## RECORDS TO PROCESS
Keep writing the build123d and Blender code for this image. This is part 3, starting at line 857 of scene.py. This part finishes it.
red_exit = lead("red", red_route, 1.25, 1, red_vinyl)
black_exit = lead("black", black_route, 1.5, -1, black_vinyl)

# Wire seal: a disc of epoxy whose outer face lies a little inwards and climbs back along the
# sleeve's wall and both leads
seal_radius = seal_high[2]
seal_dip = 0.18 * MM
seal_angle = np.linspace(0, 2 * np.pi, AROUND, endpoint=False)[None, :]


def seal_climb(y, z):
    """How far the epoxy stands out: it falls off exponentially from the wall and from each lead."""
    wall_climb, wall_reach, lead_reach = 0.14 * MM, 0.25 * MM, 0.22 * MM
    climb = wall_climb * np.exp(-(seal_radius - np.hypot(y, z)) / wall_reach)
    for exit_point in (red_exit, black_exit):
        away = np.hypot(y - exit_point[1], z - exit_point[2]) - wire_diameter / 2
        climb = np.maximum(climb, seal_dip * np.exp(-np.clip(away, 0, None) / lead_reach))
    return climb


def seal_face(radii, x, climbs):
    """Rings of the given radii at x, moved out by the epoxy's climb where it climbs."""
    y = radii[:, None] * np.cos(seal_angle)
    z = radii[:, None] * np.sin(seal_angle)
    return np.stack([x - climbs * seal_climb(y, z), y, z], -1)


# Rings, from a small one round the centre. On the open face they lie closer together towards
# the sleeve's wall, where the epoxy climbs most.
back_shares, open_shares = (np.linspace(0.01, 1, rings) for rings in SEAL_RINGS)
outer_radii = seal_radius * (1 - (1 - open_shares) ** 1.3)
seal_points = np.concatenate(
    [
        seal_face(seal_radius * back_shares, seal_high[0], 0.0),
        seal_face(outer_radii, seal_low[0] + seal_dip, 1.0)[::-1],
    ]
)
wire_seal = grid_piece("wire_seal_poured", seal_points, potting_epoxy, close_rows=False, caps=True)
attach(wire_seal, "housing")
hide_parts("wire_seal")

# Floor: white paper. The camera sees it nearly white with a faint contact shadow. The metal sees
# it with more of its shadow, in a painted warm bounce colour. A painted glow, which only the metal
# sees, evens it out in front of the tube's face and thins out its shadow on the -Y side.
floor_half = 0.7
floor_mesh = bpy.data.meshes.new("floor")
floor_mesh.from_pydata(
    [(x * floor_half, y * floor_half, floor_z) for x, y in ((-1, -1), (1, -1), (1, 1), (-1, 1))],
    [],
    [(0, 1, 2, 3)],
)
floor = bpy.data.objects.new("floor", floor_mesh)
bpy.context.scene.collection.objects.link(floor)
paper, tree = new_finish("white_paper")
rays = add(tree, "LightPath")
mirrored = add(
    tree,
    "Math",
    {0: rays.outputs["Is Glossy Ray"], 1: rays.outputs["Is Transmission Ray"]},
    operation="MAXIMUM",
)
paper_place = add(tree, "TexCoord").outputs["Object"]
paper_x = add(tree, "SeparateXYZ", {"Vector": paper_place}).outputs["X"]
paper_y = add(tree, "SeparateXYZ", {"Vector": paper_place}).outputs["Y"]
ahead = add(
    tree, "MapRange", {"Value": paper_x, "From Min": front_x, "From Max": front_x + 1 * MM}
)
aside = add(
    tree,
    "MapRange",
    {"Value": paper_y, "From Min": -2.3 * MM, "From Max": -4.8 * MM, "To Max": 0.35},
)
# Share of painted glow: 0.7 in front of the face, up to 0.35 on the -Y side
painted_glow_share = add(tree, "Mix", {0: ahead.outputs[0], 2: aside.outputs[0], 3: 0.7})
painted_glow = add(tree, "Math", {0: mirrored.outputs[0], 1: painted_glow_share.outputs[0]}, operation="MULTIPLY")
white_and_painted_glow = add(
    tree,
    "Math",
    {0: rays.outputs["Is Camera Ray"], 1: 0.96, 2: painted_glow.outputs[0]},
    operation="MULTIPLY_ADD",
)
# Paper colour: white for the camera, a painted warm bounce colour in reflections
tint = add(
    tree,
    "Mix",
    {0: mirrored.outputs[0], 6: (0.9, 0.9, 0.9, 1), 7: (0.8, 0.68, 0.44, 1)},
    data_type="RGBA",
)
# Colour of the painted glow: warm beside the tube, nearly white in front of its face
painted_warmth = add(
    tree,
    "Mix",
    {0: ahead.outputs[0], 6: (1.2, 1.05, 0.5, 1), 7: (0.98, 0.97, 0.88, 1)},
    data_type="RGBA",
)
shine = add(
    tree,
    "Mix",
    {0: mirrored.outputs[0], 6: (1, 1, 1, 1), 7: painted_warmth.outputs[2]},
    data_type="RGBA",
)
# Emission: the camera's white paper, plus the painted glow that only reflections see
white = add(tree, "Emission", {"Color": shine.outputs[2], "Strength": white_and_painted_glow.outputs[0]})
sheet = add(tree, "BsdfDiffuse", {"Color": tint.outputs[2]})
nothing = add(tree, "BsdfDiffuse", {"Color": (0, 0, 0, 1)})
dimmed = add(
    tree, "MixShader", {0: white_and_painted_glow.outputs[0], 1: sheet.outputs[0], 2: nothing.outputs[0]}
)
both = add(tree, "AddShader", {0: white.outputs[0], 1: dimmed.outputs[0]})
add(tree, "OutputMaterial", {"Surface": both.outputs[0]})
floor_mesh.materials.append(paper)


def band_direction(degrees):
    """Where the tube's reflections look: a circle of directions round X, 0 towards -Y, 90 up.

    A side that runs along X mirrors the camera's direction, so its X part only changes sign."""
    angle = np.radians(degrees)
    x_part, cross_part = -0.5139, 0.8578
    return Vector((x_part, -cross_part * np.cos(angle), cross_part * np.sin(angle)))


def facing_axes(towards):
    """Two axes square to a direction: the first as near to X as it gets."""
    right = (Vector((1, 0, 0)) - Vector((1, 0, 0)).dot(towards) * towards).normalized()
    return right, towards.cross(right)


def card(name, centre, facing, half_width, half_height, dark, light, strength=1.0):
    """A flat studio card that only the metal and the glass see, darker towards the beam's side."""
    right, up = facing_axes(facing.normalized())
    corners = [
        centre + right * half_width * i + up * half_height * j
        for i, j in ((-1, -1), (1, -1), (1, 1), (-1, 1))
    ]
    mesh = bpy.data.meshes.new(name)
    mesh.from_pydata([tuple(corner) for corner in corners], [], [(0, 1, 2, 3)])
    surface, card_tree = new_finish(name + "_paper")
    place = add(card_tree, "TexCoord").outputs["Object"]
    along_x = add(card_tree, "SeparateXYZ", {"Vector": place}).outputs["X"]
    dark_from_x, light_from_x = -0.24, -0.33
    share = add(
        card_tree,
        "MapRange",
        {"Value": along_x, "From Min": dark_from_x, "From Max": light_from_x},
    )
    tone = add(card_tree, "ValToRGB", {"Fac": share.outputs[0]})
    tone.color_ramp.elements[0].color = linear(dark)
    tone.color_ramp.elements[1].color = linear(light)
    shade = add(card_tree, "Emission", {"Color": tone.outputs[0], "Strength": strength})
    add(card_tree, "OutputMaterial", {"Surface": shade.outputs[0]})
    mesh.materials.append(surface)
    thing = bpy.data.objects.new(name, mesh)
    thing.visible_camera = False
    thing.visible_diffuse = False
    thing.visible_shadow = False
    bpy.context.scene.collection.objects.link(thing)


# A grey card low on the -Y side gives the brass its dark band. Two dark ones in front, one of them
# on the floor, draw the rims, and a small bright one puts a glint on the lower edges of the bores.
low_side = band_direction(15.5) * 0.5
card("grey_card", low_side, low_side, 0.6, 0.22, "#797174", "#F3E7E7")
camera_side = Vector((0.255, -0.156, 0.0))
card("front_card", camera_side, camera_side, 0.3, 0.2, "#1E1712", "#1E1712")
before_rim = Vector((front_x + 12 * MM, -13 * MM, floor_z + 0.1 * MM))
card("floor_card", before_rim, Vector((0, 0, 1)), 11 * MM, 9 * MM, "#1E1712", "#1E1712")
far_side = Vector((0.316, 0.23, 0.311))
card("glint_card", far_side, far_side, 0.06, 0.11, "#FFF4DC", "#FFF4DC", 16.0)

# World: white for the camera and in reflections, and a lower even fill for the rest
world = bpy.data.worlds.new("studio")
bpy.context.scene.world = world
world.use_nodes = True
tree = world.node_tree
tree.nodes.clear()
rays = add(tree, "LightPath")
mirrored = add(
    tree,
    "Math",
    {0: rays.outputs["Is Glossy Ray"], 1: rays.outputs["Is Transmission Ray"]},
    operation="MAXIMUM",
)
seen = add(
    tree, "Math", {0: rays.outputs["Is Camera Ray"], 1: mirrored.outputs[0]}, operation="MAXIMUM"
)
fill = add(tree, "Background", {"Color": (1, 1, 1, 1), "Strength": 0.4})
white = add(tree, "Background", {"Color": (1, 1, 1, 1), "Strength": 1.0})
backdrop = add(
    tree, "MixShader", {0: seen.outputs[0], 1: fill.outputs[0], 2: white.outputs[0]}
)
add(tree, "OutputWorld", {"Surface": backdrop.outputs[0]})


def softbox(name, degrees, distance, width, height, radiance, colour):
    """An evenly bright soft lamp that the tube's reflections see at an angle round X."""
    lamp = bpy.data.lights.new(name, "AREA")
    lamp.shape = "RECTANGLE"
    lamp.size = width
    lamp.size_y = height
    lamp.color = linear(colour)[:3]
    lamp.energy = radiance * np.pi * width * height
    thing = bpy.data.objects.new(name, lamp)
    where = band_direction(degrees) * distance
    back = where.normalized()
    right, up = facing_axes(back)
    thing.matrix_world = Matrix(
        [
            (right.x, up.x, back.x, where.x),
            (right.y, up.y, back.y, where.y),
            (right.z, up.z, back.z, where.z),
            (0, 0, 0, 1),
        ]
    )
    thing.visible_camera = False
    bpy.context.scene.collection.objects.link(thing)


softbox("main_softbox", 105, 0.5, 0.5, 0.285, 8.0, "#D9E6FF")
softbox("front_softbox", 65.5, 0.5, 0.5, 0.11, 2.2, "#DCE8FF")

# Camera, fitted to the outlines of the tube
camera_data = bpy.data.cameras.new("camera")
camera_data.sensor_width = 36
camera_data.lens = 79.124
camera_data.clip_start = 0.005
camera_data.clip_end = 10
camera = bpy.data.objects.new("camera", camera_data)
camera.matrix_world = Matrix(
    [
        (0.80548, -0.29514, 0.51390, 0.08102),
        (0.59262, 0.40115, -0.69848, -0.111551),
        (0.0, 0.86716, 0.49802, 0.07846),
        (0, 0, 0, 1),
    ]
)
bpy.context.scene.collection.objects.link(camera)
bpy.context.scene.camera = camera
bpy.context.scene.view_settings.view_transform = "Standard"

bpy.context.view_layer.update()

==

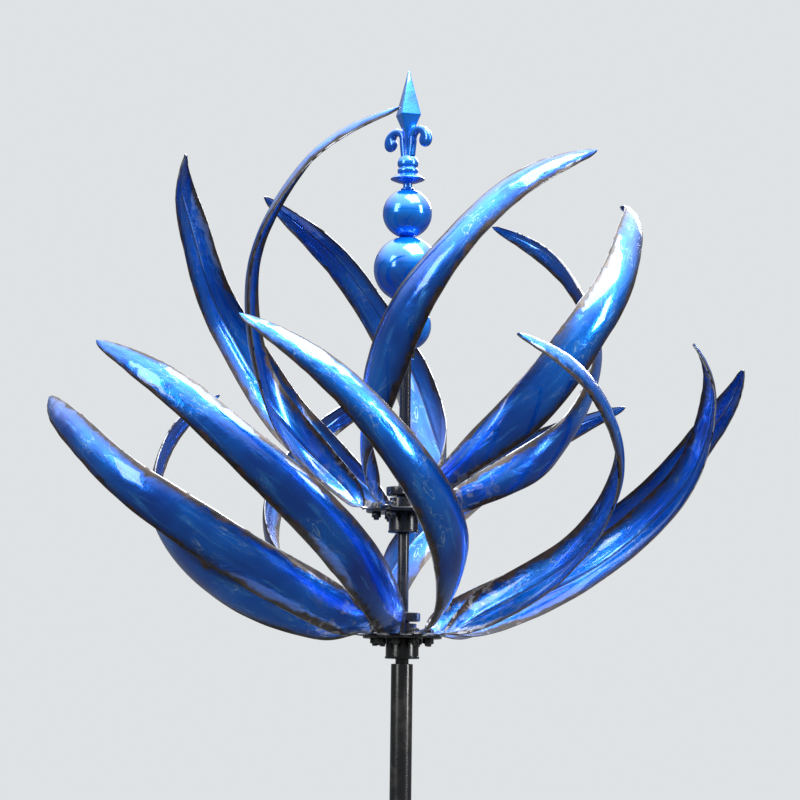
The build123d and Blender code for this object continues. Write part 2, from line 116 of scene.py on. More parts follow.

## YOUR OBJECTIVE
Only the lines from the one with "Keep writing the" to the one with "seal_angle = np.linspace(0, 2" are wanted; extract them exactly, both ends included.

## EXERCISE RESPONSE
Keep writing the build123d and Blender code for this image. This is part 3, starting at line 857 of scene.py. This part finishes it.
red_exit = lead("red", red_route, 1.25, 1, red_vinyl)
black_exit = lead("black", black_route, 1.5, -1, black_vinyl)

# Wire seal: a disc of epoxy whose outer face lies a little inwards and climbs back along the
# sleeve's wall and both leads
seal_radius = seal_high[2]
seal_dip = 0.18 * MM
seal_angle = np.linspace(0, 2 * np.pi, AROUND, endpoint=False)[None, :]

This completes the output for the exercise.